3

I've been drafting some composition work and created some arpeggiations in the LH to accompany the RH, but I don't want to start guessing the fingering, ironing in bad habits before asking about it, here's what I'm trying to play: enter image description here

With the first bar I can cheat using two hands, but the others I'm having a lot of difficulty with, I've tried to work out the fingering for the first 2 of those, but I'm not sure if the technique I'm using is quite right, keeping in mind I'm trying to play this at around at least 60 bpm.

Would anyone have any recommendations as to what fingering to use for these arpeggios, or maybe a way to work them out for myself (Because sometimes when i've tried playing them i've ended up using fingers 1,2, and 3 exclusively and sometimes even just 1 and 3, which feels wrong)

EDIT:

For the second bar I'm now using 531312 521212

For the third: 532131 321231 (This one i'm having particular trouble with)
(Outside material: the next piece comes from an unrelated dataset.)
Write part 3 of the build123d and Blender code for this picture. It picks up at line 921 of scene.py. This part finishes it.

For the fourth: 532132 532132 532132 312312

The fifth: 321321 321321 321321 231231

The sixth: 532123

Do any of these clearly have a better alternative?

EDIT:

After a few hours practise I can pretty much play the whole thing...except bar 3 with the notes Eb G A C Eb A going up then down to that lower Eb and repeat - Will continue trying this bar for a while longer, (It's just I don't want to use techniques that enforce bad habits)

2

With 6 notes and 5 fingers, you obviously need one hand position change in each sextuplet.
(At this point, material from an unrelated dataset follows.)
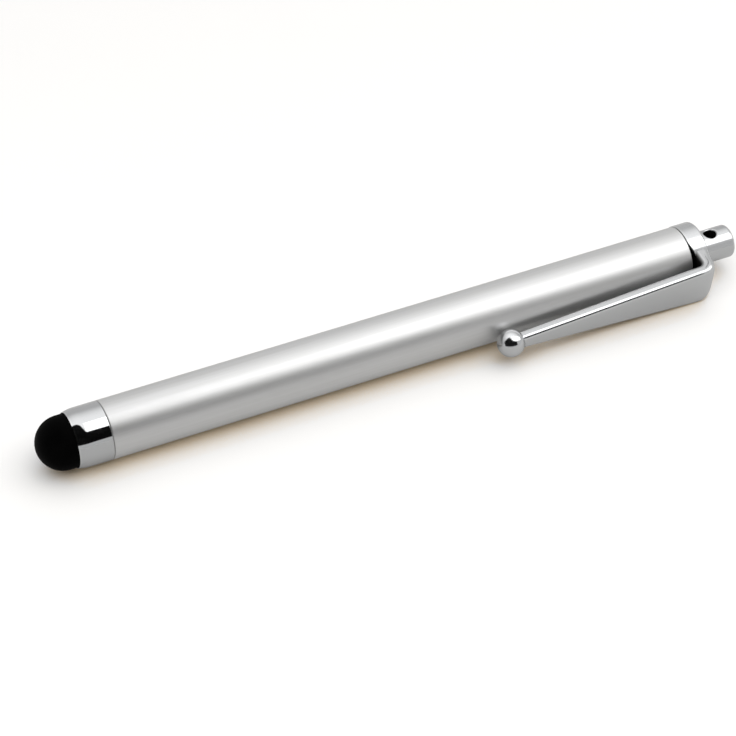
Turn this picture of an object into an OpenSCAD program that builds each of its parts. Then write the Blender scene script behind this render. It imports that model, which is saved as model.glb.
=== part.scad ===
// Touch-screen stylus pen: a rubber dome tip in a plated nose ring, a satin tube, and a plated cap that carries
// a sprung pocket clip and a cross-drilled lug for a lanyard.
// The pen lies on its clip, as it rests on a table. +X runs from tip to tail and +Z is up. The origin is on the
// table, under the middle of the pen's bounding box.

/* [Barrel] */
// Outer diameter of the barrel
barrel_d = 9; // [8:0.1:11]
// Length of the barrel between its two seams
barrel_len = 96; // [70:1:130]
// Thickness of the barrel's wall
barrel_wall = 0.5; // [0.4:0.05:0.8]
// Bevel on each edge that meets at a seam
seam_bevel = 0.1; // [0.05:0.01:0.15]

/* [Nose ring] */
// Length of the nose ring that shows
ring_len = 5.3; // [4.6:0.1:9]
// Thickness of the ring's floor, which the core seats on
ring_floor = 1; // [0.6:0.1:1.5]
// Thickness of the ring's wall around the dome
ring_wall = 0.35; // [0.25:0.05:0.6]
// Length of the rounded front lip
lip_len = 1.8; // [0.6:0.1:2.4]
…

Work systematically through every possibility of where to use your thumb in the middle of each group, then find the best way to finger the other notes around that thumb position.

The "best" fingering for you will depend on the size of your hand and your playing ability. For example some people might find 543212 is "best" for bar 2, while others might find that fingering almost impossible at your tempo.

Some of the groups are straightforward major / minor / dominant 7th chords, so using the standard fingering for those arpeggios is likely to be a good idea.

0

If you can sacrifice the length of the chords, you can divide the work between the hands:

L5345 R12

If you wish to keep the separation between the hands, a more natural way - that sacrifices the 1/4th legato phrasing - is to simply move your left hand:

L531 L531

This is a fluid playing style, which could even be extended to crossing clockwise over the thumb from 1 to 5 for a legato if the next key is only 1 or 2 seconds away. From a composers viewpoint, the additional stress (due to the extra phrasing) does align with the intentions of the right hand in the third bar.

I hope this helps!

Rachmaninoff wrote impossible segments, not only owing to his huge hands, but to the fact that the passages required swift jumps to simulate a single huge chord. However, writing with playability in mind can help you spread your music.